La prima risposta di Gian Luca Diamanti: “Che si fosse parte di una commedia e che il mondialismo avrebbe avuto la meglio nel breve periodo, lo si è cominciato a capire dalla fine degli anni Ottanta, prima come rischio, poi come certezza. A seguire c’è stata, almeno per alcuni, l’ubriacatura del potere, con l’illusione, o – in altri casi – con la disonestà intellettuale – che gli ideali potessero sedersi sulle poltrone messe a disposizione da altri senza snaturarsi oltremisura. Quello che intendevo però era altro. Al netto di ogni valutazione politica e geopolitica, tra i ragazzi e le ragazze che frequentavo in gioventù si viveva anche (o soprattutto)di cultura di confine. Avevamo voglia di trovare qualcosa che fosse più assonante alla nostra sensibilità. Non c’era Internet, Alex, e allora ogni scoperta era una conquista, nata da un passa parola, da un libro polveroso, da una libreria fuori mano. E ti ricorderai anche te che valore si dava a quelle scoperte, a quegli autori così poco conosciuti. E come si affrontavano i temi della tradizione, della spiritualità, dell’esoterismo. Tanta confusione, come scrivo nell’articolo, ma anche tanto fervore, altrettanta passione. Questa piccola battaglia, interiore, l’abbiamo combattuta ed oggi potremmo dire che forse è stata perfino più importante di quella politica.
E affinché non sia stata inutile, mi permettevo molto modestamente, ma soprattutto per me stesso, di suggerire di riprenderne alcuni fili, da srotolare nella nostra maturità. Per farne cosa? A ognuno la sua via…”.

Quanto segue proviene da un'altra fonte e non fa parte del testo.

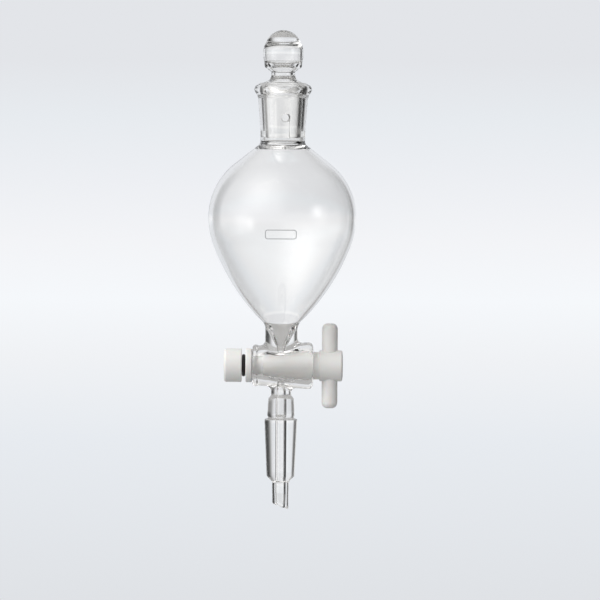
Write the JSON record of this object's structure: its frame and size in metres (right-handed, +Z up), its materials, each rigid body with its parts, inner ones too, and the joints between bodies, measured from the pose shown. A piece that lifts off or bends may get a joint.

La replica di Alex Voglino: “Hai ragione Gian Luca. D’altronde penso fosse chiaro come la mia riflessione nulla volesse negare circa il valore personale e formativo di quella nostra lunga, appassionante esperienza. Per me restano anni straordinari, sia pure con tutto il loro carico di tragedia.
E’ che la consapevolezza acquisita che la minima parte che un tempo pensavo avessimo comunque giocato nella storia- lasciando tanti morti sul campo, non dimentichiamolo mai e vite distrutte dalla galera o dall’esilio – in realtà è stata pura illusione, che il futuro era scritto in modo ineluttabile, mi brucia e mi agita e tiene accesa una rabbia composta che pure cova e monta ogni giorno di più, man mano che lo scempio del presente si dipana sempre più esplicitamente sotto i nostri occhi impotenti.
Forse dovremmo riannodare il filo con i “felici pochi”, come suggerisci tu? Riabbozzare quella comunità piccola e sparsa che pur tuttavia il “bel gesto” dei nostri anni ’70 ha plasmato? Chissà…”.
Il nuovo intervento di Gian Luca Diamanti: “Non so e francamente non credo di essere il più adatto per rispondere a queste domande! Negli ultimi tempi mi sono occupato un po’ del brigantaggio e ho pensato che forse nella figura del brigante antiunitario ci fosse qualcosa del ribelle jungeriano. Si può combattere per difendere la propria libertà, anche senza una bandiera e il passaggio al bosco è già di per sé una testimonianza rilevante. Magari anche senza “schioppi”, si può provare a fare i briganti culturali e cercare, dal bosco, di interpretare con un po’ più di distacco la complessità di questo mondo… Sulla comunità, che ti dico? In fondo anche Barbadillo è una comunità, o no?”.
Alex Voglino: “Barbadillo? Lo è, lo è! Una delle poche in cui mi sento a casa!”.